SSA is conducting a series of 23 meetings in ports throughout the Gulf and South Atlantic including 8 in Louisiana next week to deliver this message. In addition, it has issued several email alerts reaching thousands in the industry imploring them to do what is necessary, including working with NMFS gear experts, to ensure that they are in full compliance when they leave the docks.
We are doing everything we can as an organization, but a solid, sustained enforcement presence, along with consistency of TED regulation checks among the various state and federal agencies, is the most effective deterrence to non-compliance. I hope the agency’s leadership will hear our message and from its own experts in the field by committing the resources they need to get the job done. I know these guys. Their goal is not to just write tickets. Like us, their goal is to achieve compliance and protect turtles.
SSA plans to continue to work cooperatively with NMFS and NOAA officials as it has for years on sea turtle and other issues involving the shrimp fishery.
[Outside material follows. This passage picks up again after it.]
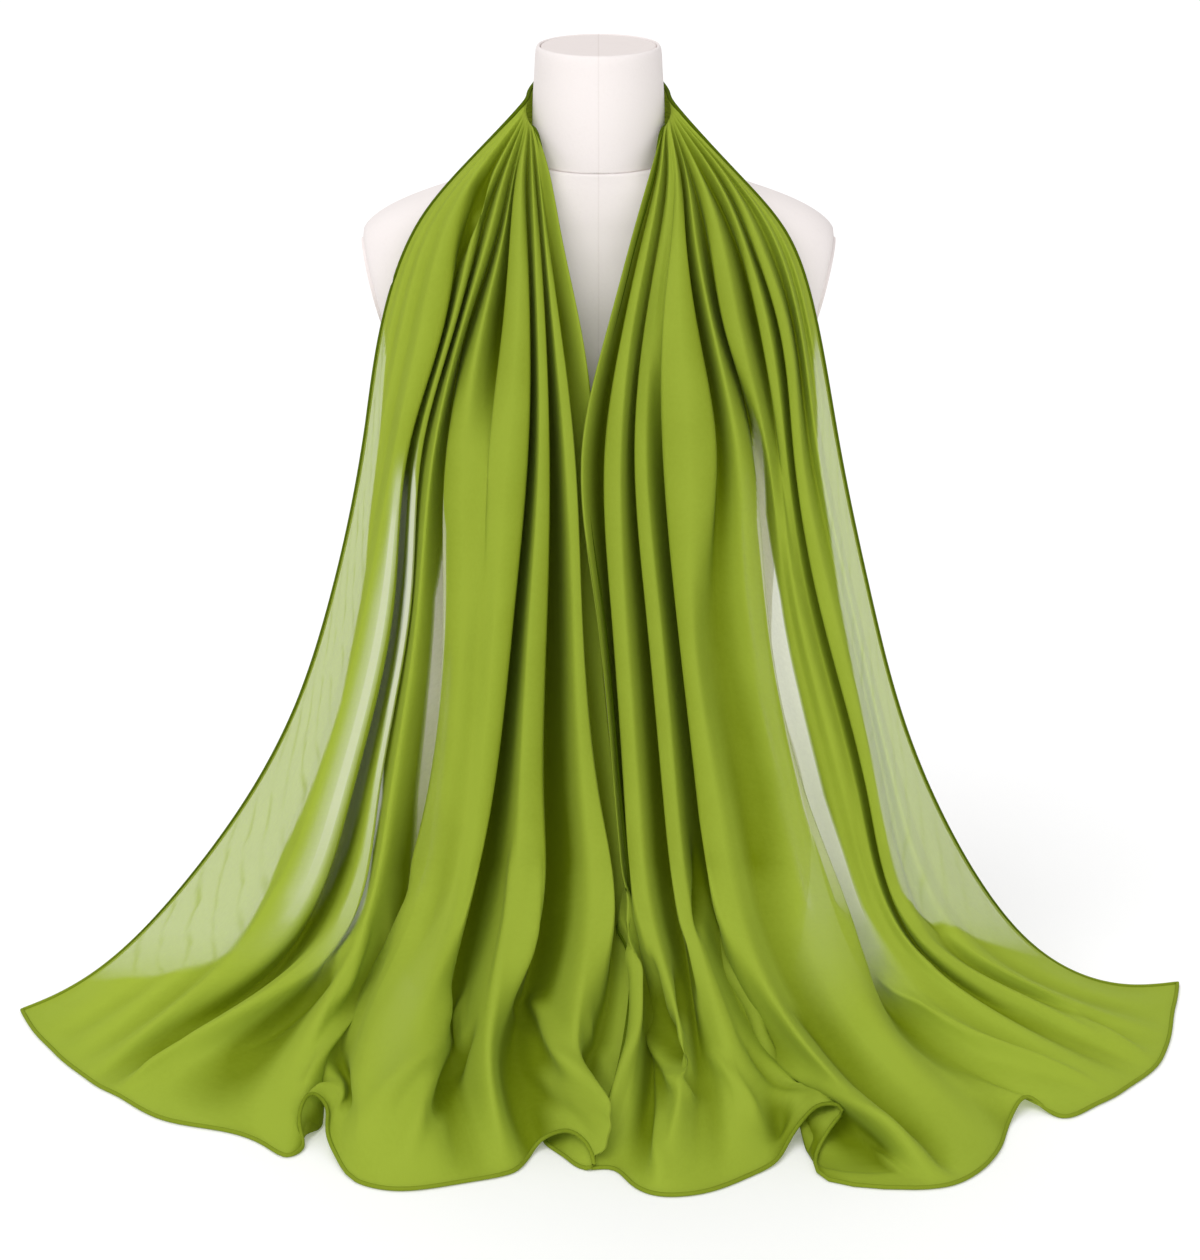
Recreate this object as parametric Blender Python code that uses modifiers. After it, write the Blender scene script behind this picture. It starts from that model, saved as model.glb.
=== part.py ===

Similar efforts by SSA have successfully avoided proposed fishery closures due to the bycatch of red snapper and sharks as well as interactions with deep sea corals. An important part of SSA’s approach to has been to secure several million dollars in federal funding from Congress for the development of an electronic logbook program that provides a precise record of shrimp fishing effort used to avoid bycatch and vastly improve the precision of federal scientific analyses of bycatch and the population assessments of bycatch species.
SSA has an extraordinary record of taking full responsibility for legitimate problems in our fishery, but we expect both the problems and the solutions to be based on solid science-not political agendas. So far, there are real questions in the agency’s stranding, necropsy and shrimp fishing effort data and this generates real questions about whether this data should be used to justify long term management decisions notwithstanding groundless legal threats from the ENGO’s. Last year was an aberration in many ways and I think this is a real consideration for the fishery managers.